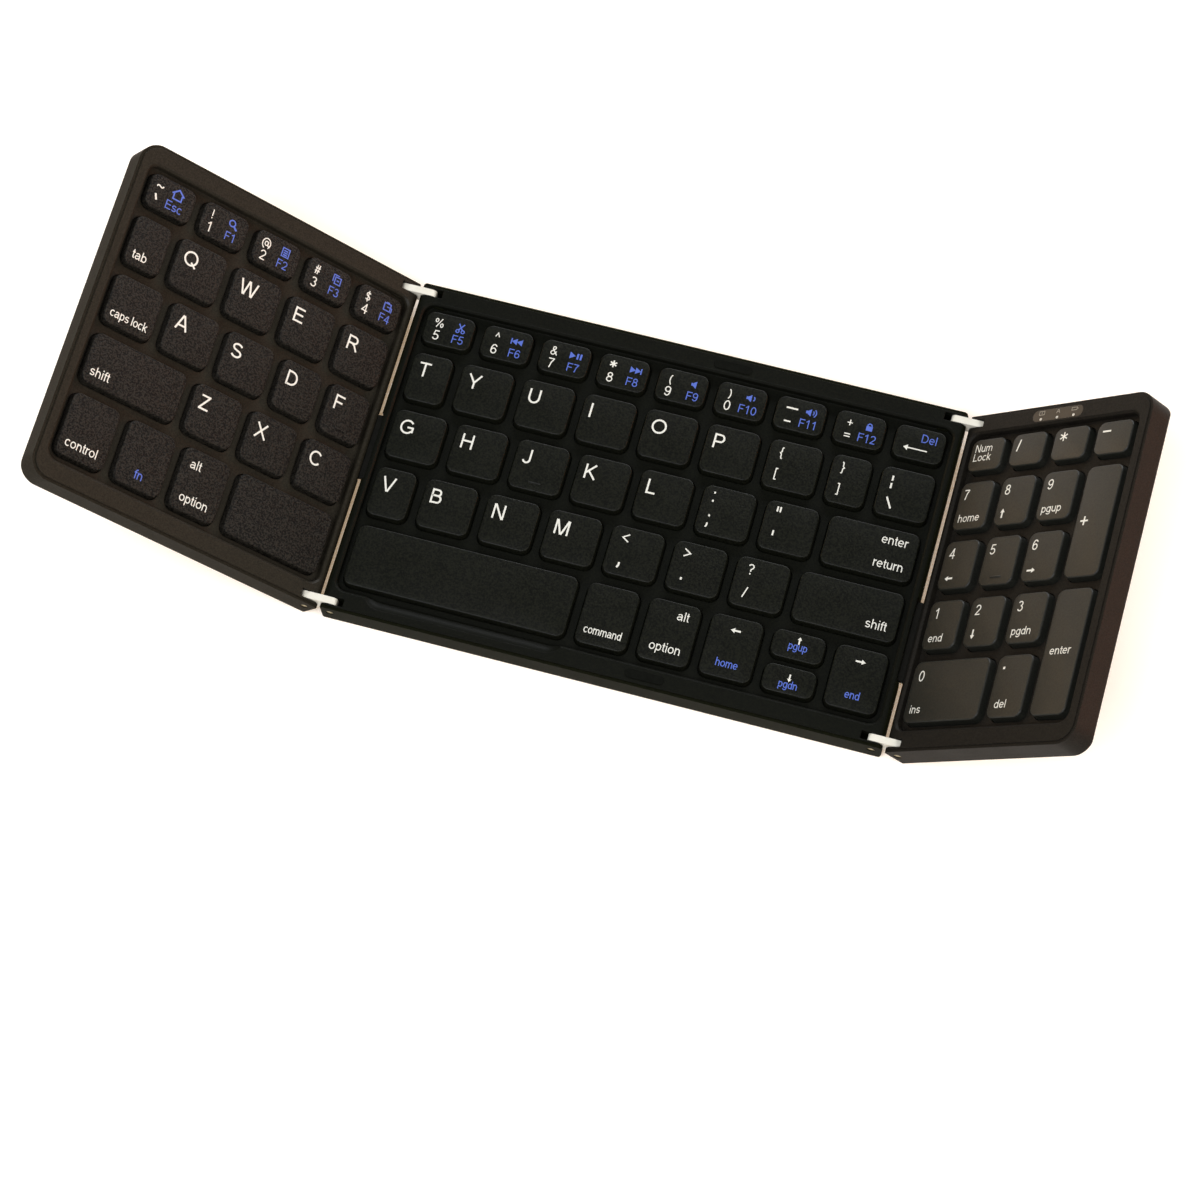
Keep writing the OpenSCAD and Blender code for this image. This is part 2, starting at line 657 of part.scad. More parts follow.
// Soft sleeve of the cable between two panels. It fills what the turned wing leaves of the gap
module cable_sleeve(length) {
    reach = norm([pin_inset - hinge_edge_r, pin_depth - hinge_edge_r]) + hinge_edge_r + 0.06;
    rotate([90, 0, 0]) linear_extrude(length, center = true) difference() {
        translate([-flat_gap + 0.1, pin_z - sleeve_h + 1]) square([flat_gap + sleeve_notch - 0.2, sleeve_h]);
        translate([-flat_gap - pin_inset, pin_z]) circle(reach);
    }
}

module centre_base() {
    color("#2b2c27") on_centre() difference() {
        base(centre_span, [true, true], 0, centre_screw_x);
        translate([port_x, panel_d / 2 + cut, port_z]) rotate([90, 0, 0]) linear_extrude(wall_t + 2 * cut)
            rounded_outline(port_w, port_h, port_h / 2 - 0.01);
    }
}

module centre_bezel() {
    // The scoop is the lower side of a long round-ended shape of this radius, set above the bezel
    rise = (pow(scoop_half_w, 2) - pow(scoop_depth, 2)) / (2 * scoop_depth);
    scoop_r = rise + scoop_depth;
    scoop_y = field_front - scoop_inset;
    from = centre_x + scoop_start + scoop_half_w;
    to = from + scoop_len - 2 * scoop_half_w;
    color("#2b2c27") on_centre() difference() {
        bezel(centre_span, [true, true], 0, centre_field, centre_keys, centre_screw_x);
        translate([from, scoop_y, panel_h + rise]) rotate([0, 90, 0]) cylinder(h = to - from, r = scoop_r);
        for (x = [from, to]) translate([x, scoop_y, panel_h + rise]) sphere(scoop_r);
        bumper_seats(0.3);
    }
}

module bumper_seats(depth) {
    for (y = [-1, 1])
        translate([bumper_x, y * (panel_d / 2 - bumper_inset), panel_h - depth])
            linear_extrude(depth + cut) rounded_outline(bumper_len, bumper_w, bumper_w / 2 - 0.01);
}

module bumpers() {
    color("#252622") on_centre() for (y = [-1, 1])
        translate([bumper_x, y * (panel_d / 2 - bumper_inset), panel_h - 0.3])
            linear_extrude(0.3 + bumper_rise) rounded_outline(bumper_len, bumper_w, bumper_w / 2 - 0.01);
}

module centre_key_plate() {
    color("#8a8d90") on_centre() difference() {
        key_plate(centre_span, [true, true], 0, centre_keys, centre_screw_x);
        port_room();
    }
}

module centre_dome_sheet() {
    color("#c9c9c2") on_centre() difference() {
        dome_sheet(centre_span, [true, true], 0, centre_keys, centre_screw_x);
        port_room();
    }
}

// The corner of the plate and of the sheet that the charging socket takes
module port_room() {
    translate([port_x, panel_d / 2, panel_h / 2]) cube([port_w + 2, 2 * port_d + 3, panel_h], center = true);
}

module centre_screws() { color("#55565a") on_centre() screws(centre_screw_x); }
module centre_feet() { color("#1b1b1b") on_centre() feet(centre_feet_x); }
module centre_hinge_pins() { color("#b9b4a8") on_centre() hinge_pins(centre_span, [true, true]); }

module battery() {
    color("#b7bcc0") on_centre() translate([battery_x, battery_y, floor_t])
        linear_extrude(battery_t) rounded_outline(battery_w, battery_d, 1);
}

// Control board beside the battery, with its rear edge against the charging socket
module circuit_board() {
    color("#20502f") on_centre()
        translate([port_x - board_w / 2, panel_d / 2 - 0.2 - port_d - board_clear - board_d, floor_t])
        cube([board_w, board_d, board_t]);
}

// Charging socket: a thin metal shell with a tongue, open at the rear
module charging_port() {
    shell_t = 0.3;
    color("#c4c4c4") on_centre() translate([port_x, panel_d / 2 - 0.2, port_z]) {
        difference() {
            rotate([90, 0, 0]) linear_extrude(port_d)
                rounded_outline(port_w - 0.1, port_h - 0.1, port_h / 2 - 0.1);
            translate([0, cut, 0]) rotate([90, 0, 0]) linear_extrude(port_d - shell_t + cut)
                rounded_outline(port_w - 0.1 - 2 * shell_t, port_h - 0.1 - 2 * shell_t, port_h / 2 - shell_t - 0.1);
        }
        translate([-3, -port_d + 0.1, -0.35]) cube([6, port_d - 1.2, 0.7]);
    }
}

module left_base() { color("#3b3631") on_left() base(left_span, [false, true], -1, left_screw_x); }
module left_bezel() {
    color("#3b3631") on_left() bezel(left_span, [false, true], -1, left_field, left_keys, left_screw_x);
}
module left_key_plate() {
    color("#8a8d90") on_left() key_plate(left_span, [false, true], -1, left_keys, left_screw_x);
}
module left_dome_sheet() {
    color("#c9c9c2") on_left() dome_sheet(left_span, [false, true], -1, left_keys, left_screw_x);
}
module left_screws() { color("#55565a") on_left() screws(left_screw_x); }
module left_feet() { color("#1b1b1b") on_left() feet(left_feet_x); }
module left_hinge_pins() { color("#b9b4a8") on_left() hinge_pins(left_span, [false, true]); }

module right_base() { color("#3b3631") on_right() base(right_span, [true, false], 1, right_screw_x); }
module right_bezel() {
    color("#3b3631") on_right() difference() {
        bezel(right_span, [true, false], 1, right_field, pad_keys, right_screw_x);
        window_shape(0.6, cut);
    }
}
module right_key_plate() {
    color("#8a8d90") on_right() key_plate(right_span, [true, false], 1, pad_keys, right_screw_x);
}
module right_dome_sheet() {
    color("#c9c9c2") on_right() dome_sheet(right_span, [true, false], 1, pad_keys, right_screw_x);
}
module right_screws() { color("#55565a") on_right() screws(right_screw_x); }
module right_feet() { color("#1b1b1b") on_right() feet(right_feet_x); }
module right_hinge_pins() { color("#b9b4a8") on_right() hinge_pins(right_span, [true, false]); }

// Oblong that the indicator window fills, from a depth under the bezel to a height above it
module window_shape(depth, above) {
    translate([pad_border + window_x, panel_d / 2 - window_inset, panel_h - depth])
        linear_extrude(depth + above) rounded_outline(window_len, window_w, window_w / 2 - 0.01);
}

module indicator_window() { color("#4a443e") on_right() window_shape(0.6, 0); }

// Two links to each hinge, at the front and at the rear
module left_links() {
    color("#e6e2da") on_centre() for (end = [0, 1])
        mirror([0, end, 0]) translate([-centre_w / 2, -panel_d / 2, 0]) link_plate();
}
module right_links() {
    color("#e6e2da") on_centre() for (end = [0, 1])
        mirror([0, end, 0]) mirror([1, 0, 0]) translate([-centre_w / 2, -panel_d / 2, 0]) link_plate();
}
module left_cable_sleeve() {
    color("#1f1f1e") on_centre() translate([-centre_w / 2, left_sleeve_y, 0]) cable_sleeve(left_sleeve_len - 1);
}
module right_cable_sleeve() {
    color("#1f1f1e") on_centre() mirror([1, 0, 0])
        translate([-centre_w / 2, right_sleeve_y, 0]) cable_sleeve(right_sleeve_len - 1);
}

module left_caps(keys) { color("#34302c") on_left() key_caps(keys); }
module centre_caps(keys) { color("#2c2c29") on_centre() key_caps(keys); }
module pad_caps(keys) { color("#38342f") on_right() key_caps(keys); }

centre_base();
centre_bezel();
centre_key_plate();
centre_dome_sheet();
centre_screws();
centre_feet();
centre_hinge_pins();
bumpers();
battery();
circuit_board();
charging_port();
left_base();
left_bezel();
left_key_plate();
left_dome_sheet();
left_screws();
left_feet();
left_hinge_pins();
right_base();
right_bezel();
right_key_plate();
right_dome_sheet();
right_screws();
right_feet();
right_hinge_pins();
indicator_window();
left_links();
right_links();
left_cable_sleeve();
right_cable_sleeve();
left_caps(left_row_1);  // left_number_keys
left_caps([left_row_2[0]]);  // tab_key
left_caps(slice(left_row_2, 1, 4));  // left_top_letter_keys
left_caps([left_row_3[0]]);  // caps_lock_key
left_caps(slice(left_row_3, 1, 4));  // left_home_letter_keys
left_caps([left_row_4[0]]);  // left_shift_key
left_caps(slice(left_row_4, 1, 3));  // left_lower_letter_keys
left_caps(slice(left_row_5, 0, 2));  // left_modifier_keys
left_caps([left_row_5[3]]);  // left_space_key
centre_caps(centre_row_1);  // centre_number_keys
centre_caps(centre_row_2);  // centre_top_letter_keys
centre_caps(slice(centre_row_3, 0, 6));  // centre_home_letter_keys
centre_caps([centre_row_3[7]]);  // return_key
centre_caps(slice(centre_row_4, 0, 6));  // centre_lower_letter_keys
centre_caps([centre_row_4[7]]);  // right_shift_key
centre_caps([centre_row_5[0]]);  // space_bar
centre_caps(slice(centre_row_5, 1, 2));  // centre_modifier_keys
centre_caps([centre_row_5[3]]);  // arrow_left_key
centre_caps([up_key]);  // arrow_up_key
centre_caps([down_key]);  // arrow_down_key
centre_caps([centre_row_5[5]]);  // arrow_right_key
pad_caps([pad_row_1[0]]);  // num_lock_key
pad_caps(slice(pad_row_1, 1, 3));  // pad_operator_keys
pad_caps(pad_row_2);  // pad_upper_digit_keys
pad_caps(pad_row_3);  // pad_middle_digit_keys
pad_caps(pad_row_4);  // pad_lower_digit_keys
pad_caps([plus_key]);  // pad_plus_key
pad_caps([enter_key]);  // pad_enter_key
pad_caps([pad_row_5[0]]);  // pad_zero_key
pad_caps([pad_row_5[1]]);  // pad_point_key
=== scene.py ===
"""Looks of a folding keyboard with a number pad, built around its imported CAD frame.

The middle panel lies on the table, and both wings are raised on their hinge links, as in the
photograph. Sizes are in millimetres in each panel's own axes: x to the right, y to the rear, and
z out of the keys.
"""
import json
import math

import bmesh
import bpy
from mathutils import Matrix, Vector

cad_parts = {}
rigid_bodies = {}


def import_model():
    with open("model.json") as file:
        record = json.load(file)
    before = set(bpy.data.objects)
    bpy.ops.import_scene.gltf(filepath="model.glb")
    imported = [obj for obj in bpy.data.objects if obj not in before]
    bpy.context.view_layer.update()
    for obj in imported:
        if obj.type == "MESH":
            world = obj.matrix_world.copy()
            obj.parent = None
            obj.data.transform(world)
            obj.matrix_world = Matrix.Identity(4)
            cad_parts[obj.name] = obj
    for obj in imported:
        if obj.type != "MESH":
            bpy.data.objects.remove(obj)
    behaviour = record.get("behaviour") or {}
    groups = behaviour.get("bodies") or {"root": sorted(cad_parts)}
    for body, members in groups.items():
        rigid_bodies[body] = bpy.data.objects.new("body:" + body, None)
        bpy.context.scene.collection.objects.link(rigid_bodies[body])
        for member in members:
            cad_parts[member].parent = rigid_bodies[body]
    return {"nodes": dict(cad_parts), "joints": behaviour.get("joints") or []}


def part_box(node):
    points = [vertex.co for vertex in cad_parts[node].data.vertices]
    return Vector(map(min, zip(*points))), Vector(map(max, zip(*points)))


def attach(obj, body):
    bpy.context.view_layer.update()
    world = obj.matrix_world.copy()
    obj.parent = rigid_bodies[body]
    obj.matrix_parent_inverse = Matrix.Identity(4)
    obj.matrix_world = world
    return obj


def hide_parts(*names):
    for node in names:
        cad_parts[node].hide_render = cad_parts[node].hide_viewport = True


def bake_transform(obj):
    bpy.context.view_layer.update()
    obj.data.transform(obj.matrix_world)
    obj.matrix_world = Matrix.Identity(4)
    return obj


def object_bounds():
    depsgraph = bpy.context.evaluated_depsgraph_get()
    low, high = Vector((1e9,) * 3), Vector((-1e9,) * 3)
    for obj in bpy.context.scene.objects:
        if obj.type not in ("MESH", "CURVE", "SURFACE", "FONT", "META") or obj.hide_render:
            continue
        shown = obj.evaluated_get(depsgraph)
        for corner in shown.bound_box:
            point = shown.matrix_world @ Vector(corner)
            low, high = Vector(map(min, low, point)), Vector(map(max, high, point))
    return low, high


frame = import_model()
cad_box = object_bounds()
MM = 0.001


# --- Camera -------------------------------------------------------------------------------------
# A long lens about 0.9 m away looks down on the keyboard from the front right. Its place, its aim
# and its focal length come from a fit to the corners of all the key tops in the photograph.
photo_width_px = 1200
focal_length_px = 3292
sensor_width_mm = 36
nearest_seen_mm = 50
camera_place_mm = (118.7, -320.0, 861.2)
camera_aim = (-0.1223, 0.3204, -0.9394)
camera_roll_deg = -5.68

camera_data = bpy.data.cameras.new("photo_camera")
camera_data.sensor_width = sensor_width_mm
camera_data.lens = sensor_width_mm * focal_length_px / photo_width_px
camera_data.clip_start = nearest_seen_mm * MM
camera = bpy.data.objects.new("photo_camera", camera_data)
aim_turn = Vector(camera_aim).to_track_quat("-Z", "Y").to_matrix().to_4x4()
camera.matrix_world = (
    Matrix.Translation(Vector(camera_place_mm) * MM)
    @ aim_turn
    @ Matrix.Rotation(math.radians(camera_roll_deg), 4, "Z")
)
bpy.context.collection.objects.link(camera)
bpy.context.scene.camera = camera
bpy.context.scene.view_settings.view_transform = "Standard"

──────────

■ WHAT YOU ARE ASKED TO DO ■
Can you repeat, word for word, every line above from the one containing "centre_caps(slice(centre_row_4, 0, 6));" down to the one containing "obj.parent = None", including both?

■ PROBLEM SOLUTION ■
centre_caps(slice(centre_row_4, 0, 6));  // centre_lower_letter_keys
centre_caps([centre_row_4[7]]);  // right_shift_key
centre_caps([centre_row_5[0]]);  // space_bar
centre_caps(slice(centre_row_5, 1, 2));  // centre_modifier_keys
centre_caps([centre_row_5[3]]);  // arrow_left_key
centre_caps([up_key]);  // arrow_up_key
centre_caps([down_key]);  // arrow_down_key
centre_caps([centre_row_5[5]]);  // arrow_right_key
pad_caps([pad_row_1[0]]);  // num_lock_key
pad_caps(slice(pad_row_1, 1, 3));  // pad_operator_keys
pad_caps(pad_row_2);  // pad_upper_digit_keys
pad_caps(pad_row_3);  // pad_middle_digit_keys
pad_caps(pad_row_4);  // pad_lower_digit_keys
pad_caps([plus_key]);  // pad_plus_key
pad_caps([enter_key]);  // pad_enter_key
pad_caps([pad_row_5[0]]);  // pad_zero_key
pad_caps([pad_row_5[1]]);  // pad_point_key
=== scene.py ===
"""Looks of a folding keyboard with a number pad, built around its imported CAD frame.

The middle panel lies on the table, and both wings are raised on their hinge links, as in the
photograph. Sizes are in millimetres in each panel's own axes: x to the right, y to the rear, and
z out of the keys.
"""
import json
import math

import bmesh
import bpy
from mathutils import Matrix, Vector

cad_parts = {}
rigid_bodies = {}


def import_model():
    with open("model.json") as file:
        record = json.load(file)
    before = set(bpy.data.objects)
    bpy.ops.import_scene.gltf(filepath="model.glb")
    imported = [obj for obj in bpy.data.objects if obj not in before]
    bpy.context.view_layer.update()
    for obj in imported:
        if obj.type == "MESH":
            world = obj.matrix_world.copy()
            obj.parent = None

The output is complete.